Va spiegato anche che la situazione si è complicata per una catena di errori commessi dagli stessi protagonisti. A cominciare dalla sottovalutazione prolungata degli accantonamenti a fronte delle sofferenze, ispirata dalla protezione dei rapporti con gli azionisti (forti o popolari) e l’implicita continuità dei vertici; una sottovalutazione emersa prima da richiami ispettivi della Banca d’Italia, più recentemente dalle valutazioni della Bce su tutte le banche, che hanno innescato molti aumenti di capitale a copertura. Per continuare con il ritardo (rispetto agli spagnoli) nel varare il progetto bad bank italiano, la cui unica ragione era il timore dei banchieri e dell’Abi di creare panico nella clientela, fustigata di recente persino da Il Sole 24 Ore: «Per anni i Governi si sono gongolati nel ritornello: !Le banche italiane sono sane”. La realtà è che questo atteggiamento ha prodotto effetti devastanti sull’economia del Paese». Per chiudere con la bassa qualità di gestione delle sofferenze, lasciate a fermentare con processi di recupero lentissimi e poco innovativi, mai pensati per rimettere in equilibrio le imprese morose.
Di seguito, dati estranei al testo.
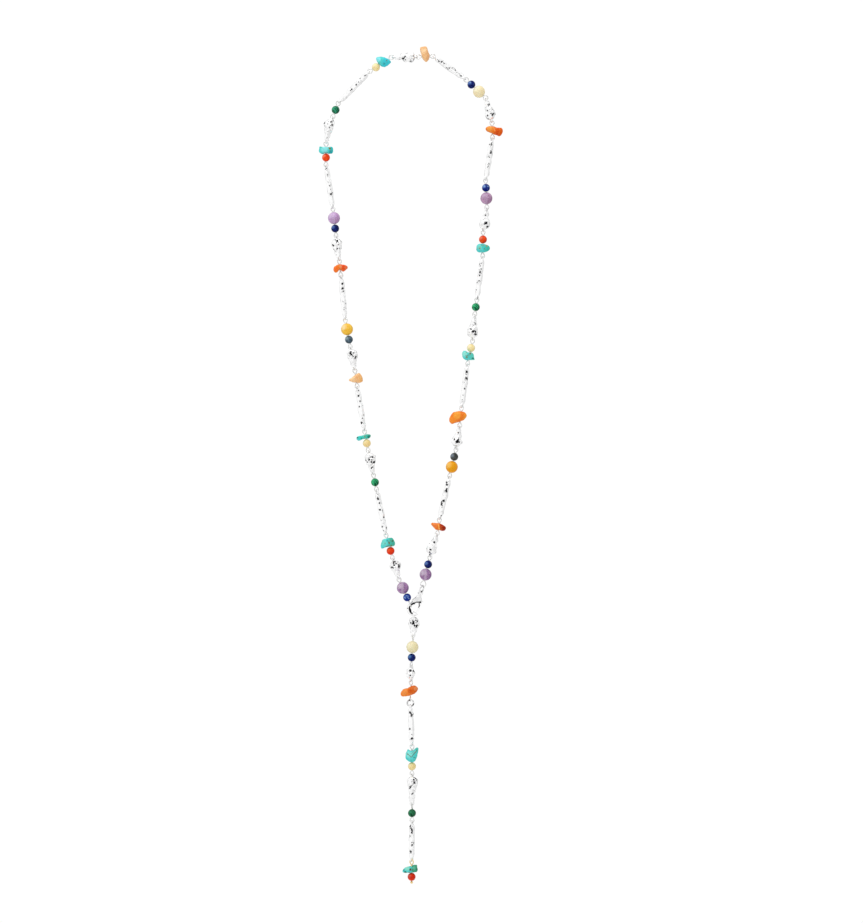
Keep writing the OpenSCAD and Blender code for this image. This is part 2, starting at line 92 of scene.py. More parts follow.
class Nodes:
    """A node tree, filled from empty. Inputs are other nodes' sockets or plain values."""

    def __init__(self, tree):
        self.tree = tree
        self.tree.nodes.clear()

    def add(self, kind, inputs=(), **props):
        n = self.tree.nodes.new(kind)
        for key, value in props.items():
            setattr(n, key, value)
        for key, value in dict(inputs).items():
            self.put(n.inputs[key], value)
        return n

    def put(self, socket, value):
        if isinstance(value, bpy.types.NodeSocket):
            self.tree.links.new(value, socket)
        else:
            socket.default_value = value


class Look(Nodes):
    """A node material with the piece's own coordinates in mm at self.at."""

    def __init__(self, name, centre=(0, 0, 0)):
        self.mat = bpy.data.materials.new(name)
        self.mat.use_nodes = True
        super().__init__(self.mat.node_tree)
        self.shader = self.add("ShaderNodeBsdfPrincipled")
        self.add("ShaderNodeOutputMaterial", {"Surface": self.shader.outputs[0]})
        place = self.add("ShaderNodeTexCoord").outputs["Object"]
        moved = self.vector("SUBTRACT", place, centre)
        self.at = self.vector("SCALE", moved, scale=1 / MM)

    def vector(self, operation, a, b=None, scale=None):
        n = self.add("ShaderNodeVectorMath", operation=operation)
        self.put(n.inputs[0], a)
        if b is not None:
            self.put(n.inputs[1], b)
        if scale is not None:
            n.inputs["Scale"].default_value = scale
        return n.outputs["Value" if operation in ("DOT_PRODUCT", "LENGTH") else "Vector"]

    def maths(self, operation, a, b=0.0, clamp=False):
        n = self.add("ShaderNodeMath", operation=operation, use_clamp=clamp)
        self.put(n.inputs[0], a)
        self.put(n.inputs[1], b)
        return n.outputs[0]

    def noise(self, scale, detail=3, rough=0.55, colour=False, offset=None):
        at = self.at
        if offset is not None:
            at = self.vector("ADD", at, (offset, offset * 0.7, -offset))
        inputs = {"Vector": at, "Scale": scale, "Detail": detail, "Roughness": rough}
        n = self.add("ShaderNodeTexNoise", inputs)
        return n.outputs["Color" if colour else "Fac"]

    def ramp(self, value, low, high, to_low=0.0, to_high=1.0):
        """A smooth step: to_low at low, to_high at high."""
        n = self.add("ShaderNodeMapRange", interpolation_type="SMOOTHSTEP")
        for i, v in enumerate((value, low, high, to_low, to_high)):
            self.put(n.inputs[i], v)
        return n.outputs[0]

    def blend(self, share, a, b):
        """Colour a, with that share of colour b."""
        n = self.add("ShaderNodeMix", data_type="RGBA", clamp_factor=True)
        self.put(n.inputs[0], share)
        self.put(n.inputs[6], a)
        self.put(n.inputs[7], b)
        return n.outputs[2]

    def set(self, **values):
        """Sets the shader's inputs. A space in a name is an underscore here."""
        for key, value in values.items():
            self.put(self.shader.inputs[key.replace("_", " ")], value)

    def bump(self, height, distance, strength=1.0):
        inputs = {"Height": height, "Distance": distance * MM, "Strength": strength}
        self.put(self.shader.inputs["Normal"], self.add("ShaderNodeBump", inputs).outputs[0])


# Meshes in mm

def solids(name):
    """The loose solids of a CAD node as (points in mm, triangles), from the top down."""
    me = NODES[name].data
    co = np.empty(len(me.vertices) * 3, np.float32)
    me.vertices.foreach_get("co", co)
    corner = np.empty(len(me.loops), np.int64)
    me.loops.foreach_get("vertex_index", corner)
    points, same = np.unique(co.reshape(-1, 3), axis=0, return_inverse=True)
    tri = same.reshape(-1)[corner].reshape(-1, 3)
    label = np.arange(len(points))
    while True:
        low = label[tri].min(1)
        new = label.copy()
        np.minimum.at(new, tri.ravel(), np.repeat(low, 3))
        new = new[new]
        if (new == label).all():
            break
        label = new
    found = []
    for root in np.unique(label):
        own = np.flatnonzero(label == root)
        back = np.full(len(points), -1)
        back[own] = np.arange(len(own))
        found.append((points[own].astype(float) / MM, back[tri[label[tri[:, 0]] == root]]))
    return sorted(found, key=lambda s: -s[0][:, 2].mean())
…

Il combinato disposto di sottovalutazioni, ritardi e bassa innovazione finanziaria ha portato il sistema bancario ad attendere un treno già passato tre anni fa e su cui sono saliti altri paesi risanando in questi anni le loro banche malate. Purtroppo, il prossimo treno che passa è guidato dalla Comunità europea e dalla vigilanza Bce, che hanno nuove regole che vietano aiuti alle banche dalla mano pubblica. Esperti del ministero dell’Economia, della Banca d’Italia e consulenti aggregatisi nel tempo lavorano da mesi, facendo e rifacendo progetti che vengono smontati da Bruxelles, a cui non garba vedere nella banca cattiva la garanzia dello Stato, anche se pagata dalle banche (stesso principio dei Tre-Monti bond). Garanzia indispensabile per chiudere la forbice tra i valori (alti) a cui le banche scrivono in bilancio le sofferenze e i prezzi più bassi a cui il mercato delle sofferenze è disposto a pagarle. 



Una forbice che si sta riducendo grazie alla ripresa del mercato immobiliare e alle migliori prospettive economiche, motivo per il quale la fretta è cattiva consigliera e si producono più annunci di soluzioni (a cui i titoli bancari reagiscono positivamente), che non soluzioni definitive.
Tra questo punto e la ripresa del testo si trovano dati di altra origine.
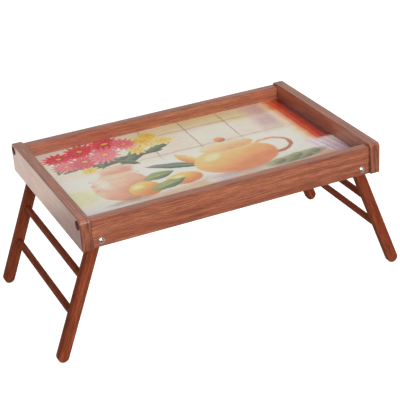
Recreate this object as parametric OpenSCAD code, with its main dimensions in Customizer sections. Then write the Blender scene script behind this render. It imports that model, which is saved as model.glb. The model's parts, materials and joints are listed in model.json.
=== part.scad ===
// Folding tray table: a shallow wooden tray with a picture panel, on two
// splayed leg frames that fold flat under the panel.
// Millimetres, +Z up. X runs along the tray and Y from front (-) to back (+).
// The origin is on the standing surface, below the middle of the tray.

/* [Tray] */
// Length of the tray, over the outer faces of the end boards
tray_length = 500; // [486:2:700]
// Width of the tray, which is the length of an end board
tray_width = 320; // [240:2:420]
// Height of the end boards' top edge above the standing surface
tray_height = 237; // [150:1:241]
// Height of an end board
end_board_h = 50; // [44:1:70]
// Thickness of an end board
end_board_t = 17; // [14:0.5:24]
// Radius of the end boards' two top corners
end_corner_r = 7; // [3:0.5:12]
// How far an end board stands proud of the rails at front and back
end_overhang = 3; // [0:0.5:8]
// Thickness of a rail
rail_t = 15; // [12:0.5:20]
// How far the rails' top edge lies below the end boards' top edge
rail_drop = 4; // [0:0.5:8]
// Radius on the long edges of the boards and rails
edge_r = 1.2; // [0.4:0.1:2]

/* [Panel] */
// Depth from the rails' top edge down to the face of the panel
panel_drop = 21.6; // [12:0.2:26]
// Thickness of the fibreboard panel
panel_t = 3; // [2.5:0.5:4]
// Thickness of the picture film bonded on the panel
film_t = 0.4; // [0.2:0.1:0.6]
// Gap left around the picture film, next to the boards and rails
film_gap = 0.2; // [0.1:0.1:0.5]
// Depth of the groove that holds the panel's edges
groove_depth = 4; // [3:0.5:6]
// Room between the panel's edge and the bottom of its groove
groove_play = 0.5; // [0.2:0.1:1]
// Room above the panel inside its groove
groove_slack = 0.2; // [0.1:0.1:0.4]

/* [Legs] */
// Width of a leg slat
leg_w = 18; // [14:0.5:22]
// Thickness of a leg slat
leg_t = 12; // [10:0.5:16]
// Radius on the long edges of a leg slat
leg_edge_r = 1.5; // [0.5:0.1:2.5]
// Outward lean of the legs from upright, in degrees
splay = 21; // [12:0.5:28]
// Gap between a spread leg and the end board's lower corner that stops it
stop_gap = 0.3; // [0.2:0.05:1]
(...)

Per finire può essere utile scavare nella torta dei buoni propositi con cui giustificare l’intervento statale, basato su tre equazioni: 1) senza credito l’economia non riparte, 2) solo togliendo le sofferenze dai bilanci delle banche il credito può ripartire e 3) le banche ripulite dalle sofferenze sono più attraenti per gli investitori istituzionali. A prima vista una costruzione logica, ma per chi conosce i meccanismi finanziari non del tutto convincente. 
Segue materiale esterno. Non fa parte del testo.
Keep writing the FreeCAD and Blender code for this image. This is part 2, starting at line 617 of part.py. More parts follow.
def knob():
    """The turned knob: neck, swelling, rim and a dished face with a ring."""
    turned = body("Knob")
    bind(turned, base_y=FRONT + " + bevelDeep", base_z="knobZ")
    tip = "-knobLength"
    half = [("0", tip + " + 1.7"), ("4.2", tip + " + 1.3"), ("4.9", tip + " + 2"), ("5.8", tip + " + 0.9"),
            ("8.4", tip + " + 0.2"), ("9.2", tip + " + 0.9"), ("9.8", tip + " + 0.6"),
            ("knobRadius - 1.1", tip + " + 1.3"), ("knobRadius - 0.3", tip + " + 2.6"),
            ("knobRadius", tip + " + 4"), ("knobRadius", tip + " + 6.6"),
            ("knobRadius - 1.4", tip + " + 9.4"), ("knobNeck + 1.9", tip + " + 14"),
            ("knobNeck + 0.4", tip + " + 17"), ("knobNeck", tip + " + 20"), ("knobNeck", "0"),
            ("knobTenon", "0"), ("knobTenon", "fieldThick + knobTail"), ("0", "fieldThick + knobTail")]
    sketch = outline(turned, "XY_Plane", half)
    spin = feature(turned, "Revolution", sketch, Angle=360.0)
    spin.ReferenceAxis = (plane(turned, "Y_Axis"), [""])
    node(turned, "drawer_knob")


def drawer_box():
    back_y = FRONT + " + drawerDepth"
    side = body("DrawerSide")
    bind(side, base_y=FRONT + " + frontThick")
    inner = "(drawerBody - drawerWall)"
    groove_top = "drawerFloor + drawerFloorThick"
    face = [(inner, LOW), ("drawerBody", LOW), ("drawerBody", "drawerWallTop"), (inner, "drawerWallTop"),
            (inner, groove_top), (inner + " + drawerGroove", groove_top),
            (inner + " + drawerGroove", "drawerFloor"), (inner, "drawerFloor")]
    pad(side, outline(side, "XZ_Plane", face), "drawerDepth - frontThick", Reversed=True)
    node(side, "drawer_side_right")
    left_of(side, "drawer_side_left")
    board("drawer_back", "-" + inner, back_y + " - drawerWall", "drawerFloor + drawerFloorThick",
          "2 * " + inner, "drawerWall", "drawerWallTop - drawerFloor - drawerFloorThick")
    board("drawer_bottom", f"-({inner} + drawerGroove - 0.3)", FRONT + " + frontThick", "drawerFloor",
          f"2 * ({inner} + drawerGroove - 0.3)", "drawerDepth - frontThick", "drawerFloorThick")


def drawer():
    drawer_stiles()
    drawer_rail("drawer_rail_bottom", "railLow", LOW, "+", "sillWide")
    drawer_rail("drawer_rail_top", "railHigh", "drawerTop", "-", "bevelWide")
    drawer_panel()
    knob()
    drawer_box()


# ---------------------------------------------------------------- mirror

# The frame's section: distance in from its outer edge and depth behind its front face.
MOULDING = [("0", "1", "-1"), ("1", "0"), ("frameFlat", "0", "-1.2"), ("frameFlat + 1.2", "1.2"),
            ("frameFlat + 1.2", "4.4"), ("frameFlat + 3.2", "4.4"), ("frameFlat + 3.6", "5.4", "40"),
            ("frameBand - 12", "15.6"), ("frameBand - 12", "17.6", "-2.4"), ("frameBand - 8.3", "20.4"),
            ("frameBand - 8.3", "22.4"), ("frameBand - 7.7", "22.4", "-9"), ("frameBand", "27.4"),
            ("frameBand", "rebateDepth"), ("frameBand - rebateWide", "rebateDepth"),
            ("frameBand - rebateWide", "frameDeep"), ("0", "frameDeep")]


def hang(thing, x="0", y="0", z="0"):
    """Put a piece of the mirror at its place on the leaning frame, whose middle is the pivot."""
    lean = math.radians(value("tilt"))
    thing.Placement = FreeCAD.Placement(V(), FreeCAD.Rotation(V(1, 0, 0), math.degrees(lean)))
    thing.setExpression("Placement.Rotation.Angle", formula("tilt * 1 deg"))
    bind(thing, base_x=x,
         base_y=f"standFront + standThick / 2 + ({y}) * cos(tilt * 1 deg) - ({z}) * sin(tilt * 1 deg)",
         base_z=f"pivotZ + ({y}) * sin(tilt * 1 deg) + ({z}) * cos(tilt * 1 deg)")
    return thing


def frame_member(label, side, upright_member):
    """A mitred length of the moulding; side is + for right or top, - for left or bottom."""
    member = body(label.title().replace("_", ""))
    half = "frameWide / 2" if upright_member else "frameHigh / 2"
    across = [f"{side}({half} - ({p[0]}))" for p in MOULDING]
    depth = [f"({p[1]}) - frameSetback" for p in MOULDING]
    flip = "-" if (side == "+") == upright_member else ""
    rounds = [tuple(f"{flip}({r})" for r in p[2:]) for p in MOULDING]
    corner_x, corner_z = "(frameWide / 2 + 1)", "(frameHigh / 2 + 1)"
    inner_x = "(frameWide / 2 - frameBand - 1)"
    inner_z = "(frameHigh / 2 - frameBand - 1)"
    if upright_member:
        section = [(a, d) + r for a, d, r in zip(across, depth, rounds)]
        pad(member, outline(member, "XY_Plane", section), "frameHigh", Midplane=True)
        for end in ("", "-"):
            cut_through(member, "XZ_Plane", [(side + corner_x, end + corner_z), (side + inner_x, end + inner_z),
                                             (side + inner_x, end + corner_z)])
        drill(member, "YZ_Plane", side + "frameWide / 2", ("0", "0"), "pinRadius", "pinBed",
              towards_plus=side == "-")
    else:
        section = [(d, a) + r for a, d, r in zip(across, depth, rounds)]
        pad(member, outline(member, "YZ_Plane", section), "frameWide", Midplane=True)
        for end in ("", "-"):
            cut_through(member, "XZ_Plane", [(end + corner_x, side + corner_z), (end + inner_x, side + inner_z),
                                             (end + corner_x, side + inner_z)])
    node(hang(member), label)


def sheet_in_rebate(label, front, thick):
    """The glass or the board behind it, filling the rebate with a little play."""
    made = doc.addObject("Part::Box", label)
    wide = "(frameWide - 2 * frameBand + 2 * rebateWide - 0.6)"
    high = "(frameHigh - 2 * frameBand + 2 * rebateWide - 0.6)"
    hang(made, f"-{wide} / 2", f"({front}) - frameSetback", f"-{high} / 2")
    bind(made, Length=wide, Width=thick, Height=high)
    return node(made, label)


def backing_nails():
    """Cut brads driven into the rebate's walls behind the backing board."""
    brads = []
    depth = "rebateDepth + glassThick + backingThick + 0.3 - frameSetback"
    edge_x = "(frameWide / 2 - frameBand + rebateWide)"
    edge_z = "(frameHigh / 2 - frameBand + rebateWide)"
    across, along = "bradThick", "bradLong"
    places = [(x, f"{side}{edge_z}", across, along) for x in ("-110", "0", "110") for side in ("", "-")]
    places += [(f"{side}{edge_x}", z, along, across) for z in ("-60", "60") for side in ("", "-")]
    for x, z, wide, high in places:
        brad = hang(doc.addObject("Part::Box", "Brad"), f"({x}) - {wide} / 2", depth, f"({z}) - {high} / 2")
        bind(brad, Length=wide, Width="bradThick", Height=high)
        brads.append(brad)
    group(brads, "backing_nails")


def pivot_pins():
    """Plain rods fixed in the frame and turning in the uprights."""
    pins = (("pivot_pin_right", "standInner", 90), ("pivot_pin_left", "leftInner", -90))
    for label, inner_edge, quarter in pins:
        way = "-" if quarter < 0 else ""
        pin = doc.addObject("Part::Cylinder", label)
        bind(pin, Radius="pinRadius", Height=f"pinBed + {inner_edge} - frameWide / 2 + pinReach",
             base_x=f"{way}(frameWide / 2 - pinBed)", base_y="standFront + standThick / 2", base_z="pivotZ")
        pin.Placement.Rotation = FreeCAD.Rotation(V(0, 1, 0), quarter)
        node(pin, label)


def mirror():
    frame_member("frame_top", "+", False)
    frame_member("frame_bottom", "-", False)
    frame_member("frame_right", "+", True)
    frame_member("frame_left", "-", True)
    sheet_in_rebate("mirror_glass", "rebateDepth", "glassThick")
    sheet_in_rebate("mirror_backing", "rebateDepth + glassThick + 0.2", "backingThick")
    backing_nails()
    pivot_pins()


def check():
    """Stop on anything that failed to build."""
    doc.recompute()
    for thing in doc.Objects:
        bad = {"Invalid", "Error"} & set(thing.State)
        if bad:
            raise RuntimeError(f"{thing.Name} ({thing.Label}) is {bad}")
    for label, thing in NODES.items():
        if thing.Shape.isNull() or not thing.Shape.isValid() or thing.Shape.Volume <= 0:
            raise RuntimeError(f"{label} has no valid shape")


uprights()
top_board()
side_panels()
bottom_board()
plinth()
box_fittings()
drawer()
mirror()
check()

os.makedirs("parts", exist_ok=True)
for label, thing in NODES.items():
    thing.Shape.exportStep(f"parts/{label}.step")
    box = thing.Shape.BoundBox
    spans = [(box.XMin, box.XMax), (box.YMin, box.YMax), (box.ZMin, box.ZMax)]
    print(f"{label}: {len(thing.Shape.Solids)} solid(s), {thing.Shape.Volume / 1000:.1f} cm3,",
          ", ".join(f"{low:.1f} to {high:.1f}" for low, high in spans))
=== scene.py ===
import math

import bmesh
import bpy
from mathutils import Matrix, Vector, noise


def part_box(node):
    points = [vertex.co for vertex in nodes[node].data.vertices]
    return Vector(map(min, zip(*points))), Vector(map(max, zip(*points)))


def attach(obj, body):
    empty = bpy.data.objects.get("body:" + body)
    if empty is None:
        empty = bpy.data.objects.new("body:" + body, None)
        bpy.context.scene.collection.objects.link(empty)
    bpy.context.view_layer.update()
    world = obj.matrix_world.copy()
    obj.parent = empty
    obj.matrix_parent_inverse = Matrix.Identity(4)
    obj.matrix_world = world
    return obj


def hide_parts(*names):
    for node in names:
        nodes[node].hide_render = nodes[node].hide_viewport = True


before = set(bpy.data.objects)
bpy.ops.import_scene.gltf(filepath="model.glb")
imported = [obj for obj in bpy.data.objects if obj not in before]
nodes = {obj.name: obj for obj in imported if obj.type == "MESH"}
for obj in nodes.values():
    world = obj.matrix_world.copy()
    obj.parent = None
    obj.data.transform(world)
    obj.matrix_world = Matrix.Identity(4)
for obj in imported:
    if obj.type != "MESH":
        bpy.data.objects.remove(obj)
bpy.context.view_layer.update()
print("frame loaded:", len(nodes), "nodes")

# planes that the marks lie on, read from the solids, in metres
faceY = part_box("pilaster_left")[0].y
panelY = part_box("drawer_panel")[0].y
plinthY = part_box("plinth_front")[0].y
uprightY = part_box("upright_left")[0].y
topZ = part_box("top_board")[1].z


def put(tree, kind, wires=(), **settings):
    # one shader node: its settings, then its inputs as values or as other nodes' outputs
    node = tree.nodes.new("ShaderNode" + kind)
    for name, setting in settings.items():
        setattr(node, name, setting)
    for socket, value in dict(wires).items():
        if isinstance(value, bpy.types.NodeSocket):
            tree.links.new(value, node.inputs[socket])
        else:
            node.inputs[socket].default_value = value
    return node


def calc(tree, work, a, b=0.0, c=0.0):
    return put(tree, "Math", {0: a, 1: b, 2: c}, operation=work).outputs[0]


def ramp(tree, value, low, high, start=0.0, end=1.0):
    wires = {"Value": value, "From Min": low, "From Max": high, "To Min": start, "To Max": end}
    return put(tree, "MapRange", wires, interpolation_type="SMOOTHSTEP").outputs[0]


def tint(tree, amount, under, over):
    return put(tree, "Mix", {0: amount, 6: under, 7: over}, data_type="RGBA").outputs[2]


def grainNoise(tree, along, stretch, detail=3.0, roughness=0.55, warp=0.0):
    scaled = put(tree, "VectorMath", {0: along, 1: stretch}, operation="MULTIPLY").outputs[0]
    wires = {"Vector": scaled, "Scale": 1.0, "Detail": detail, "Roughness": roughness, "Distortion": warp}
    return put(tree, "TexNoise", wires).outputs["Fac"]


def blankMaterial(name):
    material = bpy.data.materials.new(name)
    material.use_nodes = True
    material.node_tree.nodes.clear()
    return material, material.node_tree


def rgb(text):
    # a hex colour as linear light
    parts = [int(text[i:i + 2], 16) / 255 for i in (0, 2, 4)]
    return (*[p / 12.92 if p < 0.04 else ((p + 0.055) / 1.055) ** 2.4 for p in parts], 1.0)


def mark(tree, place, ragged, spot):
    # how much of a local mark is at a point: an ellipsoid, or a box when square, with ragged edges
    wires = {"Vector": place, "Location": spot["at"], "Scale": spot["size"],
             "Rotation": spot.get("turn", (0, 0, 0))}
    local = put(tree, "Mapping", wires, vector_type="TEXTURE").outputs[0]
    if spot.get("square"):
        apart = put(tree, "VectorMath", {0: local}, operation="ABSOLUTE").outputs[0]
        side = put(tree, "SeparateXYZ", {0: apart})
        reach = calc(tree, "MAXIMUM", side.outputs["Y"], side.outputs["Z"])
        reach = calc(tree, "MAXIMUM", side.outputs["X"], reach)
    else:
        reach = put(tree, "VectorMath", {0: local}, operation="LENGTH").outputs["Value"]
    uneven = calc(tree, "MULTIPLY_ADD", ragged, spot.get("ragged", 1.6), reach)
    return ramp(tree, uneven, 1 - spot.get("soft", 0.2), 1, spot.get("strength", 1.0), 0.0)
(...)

Prima di tutto affermare che le imprese italiane sono troppo indebitate, opinione del governatore Visco, e poi invocare nuovo ampio credito sembra incoerente. Le imprese italiane devono accettare l’idea di sostituire debito con capitale se vogliono davvero ripartire. In secondo luogo, le banche possono concedere nuovo credito anche portando e gestendo il carico di sofferenze, tanto è vero che Intesa SanPaolo e Unicredit lo stanno facendo, recintando i crediti dubbi e rinunciando pubblicamente a entrare nella bad bank. La bugia serve alle banche medie e piccole che hanno “scordato” di fare accantonamenti adeguati per anni e sperano in un aiutino. Quanto agli investitori istituzionali sono stanchi di indovinare quale sia il reale valore degli attivi di bilancio e da anni penalizzano i titoli bancari italiani dubitando dei numeri di sofferenze e inadempienze probabili. Gli investitori attendono la pulizia e la trasparenza per comprare i titoli, intascare plusvalenze il più rapidamente possibile cavalcando la prima fase del recupero borsistico, senza pensare a diventare azionisti di lungo periodo, com’è insito nella loro volatile natura. Non sarebbe meglio preoccuparsi di azionisti stabili per il futuro delle banche italiane? Non sarebbe equo applicare alle banche lo stesso cinismo darwiniano espresso dai banchieri agli imprenditori: “chi perde e non ha futuro deve scomparire dal mercato”? 

Perché la legge economica è uguale per tutti e nel resto del mondo le banche possono fallire quando sbagliano troppo. Alcune banche – fortunatamente poche – non meritano di nascondere i loro drammatici errori nella generosa pancia pubblica che sta arrivando in soccorso.